Christians and Jews share this hope; we are in fact, as the prophets say, "prisoners of hope" (Zachariah 9: 12). This bond permits us Christians to celebrate alongside you, though in our own way, the Passover of Christ's death and resurrection, which we see as inseparable from your own, for Jesus himself said: "salvation is from the Jews" (John 4: 22). Our Easter and your Pesah, while distinct and different, unite us in our common hope centered on God and his mercy. They urge us to cooperate with each other and with all men and women of goodwill to make this a better world for all as we await the fulfillment of God's promises.
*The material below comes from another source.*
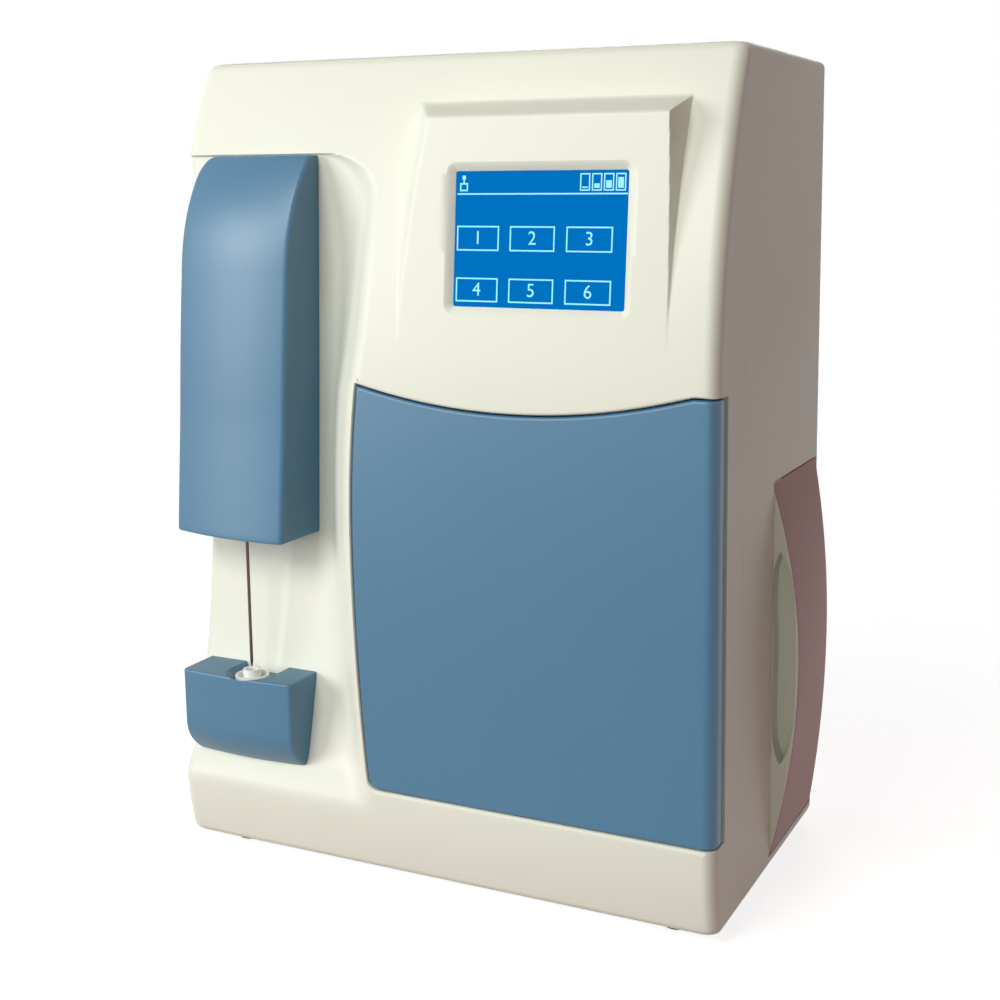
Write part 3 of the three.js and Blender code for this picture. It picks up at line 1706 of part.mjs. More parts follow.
// Tubing: each line follows its whole route.
function tubing() {
  const mid_y = electrode_front + electrode_deep / 2;
  const behind = liner_back + 8;
  const valve_y = valve_front + valve_deep / 2;
  const lines = {
    sample_line: [
      at(holder_x + 2, mid_y, electrode_line),
      at(sample_exit.x, mid_y, electrode_line),
      at(sample_exit.x, mid_y, sample_exit.z),
      at(sample_exit.x, behind, sample_exit.z),
      at(sample_exit.x - 34, behind, sample_exit.z),
      at(sample_exit.x - 34, behind, line_z),
      at(line_x, behind, line_z),
      at(line_x, frame_front - 2, line_z),
    ],
    pump_line: pumpLine(mid_y),
  };
  const loop = [
    at(line_x, frame_front - 2 - seat, line_z),
    at(line_x, rod_y, line_z),
    at(line_x, probe_y, carriage_top + 8),
    at(line_x, probe_y, probe_top + seat),
  ];
  node("probe_loop", clearish(), tube(route(loop, 4), tube_radius));
  node("sample_line", clearish(), tube(route(lines.sample_line), tube_radius));
  node("pump_line", clearish(), tube(lines.pump_line, tube_radius));
  const low = valve_z - valve_high / 2;
  const supply = (exit, x, y) =>
    tube(
      route([
        at(x, valve_y, low - port_long - seat),
        at(x, valve_y, exit.z),
        at(x, liner_back + 9, exit.z),
        at(bay_left - 8, liner_back + 9, exit.z),
        at(bay_left - 8, y, exit.z),
        at(bay_left - 8, y, coupler_z + coupler_high / 2),
        at(bay_left + bay_wall - seat, y, coupler_z + coupler_high / 2),
      ]),
      tube_radius,
    );
  node("standard_line_a", clearish(), supply(standard_exit, valve_left + 8, dock_lines[0]));
}

// From the electrodes' outlet round the pump's race and out through the back wall.
function pumpLine(mid_y) {
  const outlet_x = electrode_end + 3;
  const race_y = mount_plane - pump_thick + rotor_thick / 2 + 1;
  const radius = race_radius - tube_radius - seat;
  const bend = 5;
  const down = [
    at(outlet_x, mid_y, electrode_line - seat),
    at(outlet_x, mid_y, holder_z - 9),
    at(pump_x + pump_half + 12, race_y, holder_z - 9),
    at(pump_x + pump_half + 12, race_y, pump_z - pump_half - 5.5),
    at(pump_x + radius, race_y, pump_z - pump_half - 5.5),
    at(pump_x + radius, race_y, pump_z - 6),
  ];
  const path = route(down, bend);
  const turns = 12;
  for (let i = 0; i <= turns; i++) {
    const angle = Math.PI * (i / turns);
    path.push(at(pump_x + radius * Math.cos(angle), race_y, pump_z + radius * Math.sin(angle)));
  }
  const out = [
    at(pump_x - radius, race_y, pump_z - 6),
    at(pump_x - radius, race_y, waste_exit.z),
    at(waste_exit.x, race_y, waste_exit.z),
    at(waste_exit.x, liner_back + 12, waste_exit.z),
  ];
  path.push(...route(out, bend));
  return path;
}

frontCover();
mainCase();
doorLeaf();
screen();
samplerHousing();
samplerDrive();
sampleTray();
compartment();
electrodes();
pump();
valve();
reagentPack();
reagentBay();
baseAndBack();
electronics();
tubing();

// The reference point is the middle of the footprint, on the surface that the feet stand on.
const front_reach = Math.min(trayFrontAt(tray_top) - tray_bow, samplerFrontAt(sampler_bottom));
const left_reach = -case_half_width;
const right_reach = bulgeAt(pack_front, bulge_z);
const back_reach = case_depth - case_wall + serial_proud;
group.position.set(-(left_reach + right_reach) / 2, -(front_reach + back_reach) / 2, foot_high);

export default group;
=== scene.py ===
import json
import math

import bmesh
import bpy
import numpy as np
from mathutils import Matrix, Vector


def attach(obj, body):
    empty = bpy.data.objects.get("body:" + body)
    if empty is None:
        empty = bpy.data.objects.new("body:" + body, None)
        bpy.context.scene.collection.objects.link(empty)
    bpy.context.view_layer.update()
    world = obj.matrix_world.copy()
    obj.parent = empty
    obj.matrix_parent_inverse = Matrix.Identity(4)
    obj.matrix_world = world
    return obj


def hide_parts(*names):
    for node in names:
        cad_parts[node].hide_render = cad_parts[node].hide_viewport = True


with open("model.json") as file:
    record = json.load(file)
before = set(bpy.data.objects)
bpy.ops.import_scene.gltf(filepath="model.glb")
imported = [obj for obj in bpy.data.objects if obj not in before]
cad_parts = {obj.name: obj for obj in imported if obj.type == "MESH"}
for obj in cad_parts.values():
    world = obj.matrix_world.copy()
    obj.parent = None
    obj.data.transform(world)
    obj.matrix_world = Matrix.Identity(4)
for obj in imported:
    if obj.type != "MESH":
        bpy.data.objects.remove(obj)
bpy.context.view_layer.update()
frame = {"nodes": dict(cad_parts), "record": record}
scene = bpy.context.scene

SHIFT = np.array([-5.8698, -86.5, 5.0])
MM = 0.001
QUARTER = math.pi / 2
FINE_TURNS = (0, 0.4, 0.8, 1.2, QUARTER)
COARSE_TURNS = (0, 0.5, 1.0, QUARTER)
WELD_NEAR = 1e-7

# Edges sharper than these angles, in degrees, stay sharp
MOULD_ANGLE = 34
DOOR_ANGLE = 30
TURNED_ANGLE = 40
TUBE_ANGLE = 50
CAD_ANGLE = 38
SOFT_ANGLE = 40

# Places beyond the casing on every side, for the bodies that cut it
FAR_SIDE = 220.0
FAR_FRONT = -60.0
FAR_BACK = 300.0
FAR_LOW = -40.0
FAR_HIGH = 460.0
CUT_DEEP = 60.0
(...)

With respect and friendship, I therefore ask the Jewish community to accept my Pesah greeting in a spirit of openness to the real possibilities of cooperation which we see before us as we contemplate the urgent needs of our world, and as we look with compassion upon the sufferings of millions of our brothers and sisters everywhere. Naturally, our shared hope for peace in the world embraces the Middle East and the Holy Land in particular. May the memory of God's mercies, which Jews and Christians celebrate at this festive time, inspire all those responsible for the future of that region-where the events surrounding God's revelation actually took place-to new efforts, and especially to new attitudes and a new purification of hearts!

In my heart I repeat with you the psalm of the paschal Hallel (Psalm 118: 1-4), invoking abundant divine blessings upon you: "O give thanks to the Lord, for he is good; his steadfast love endures forever. Let Israel say, 'His steadfast love endures forever.' . . . Let those who fear the Lord say, 'His steadfast love endures forever'."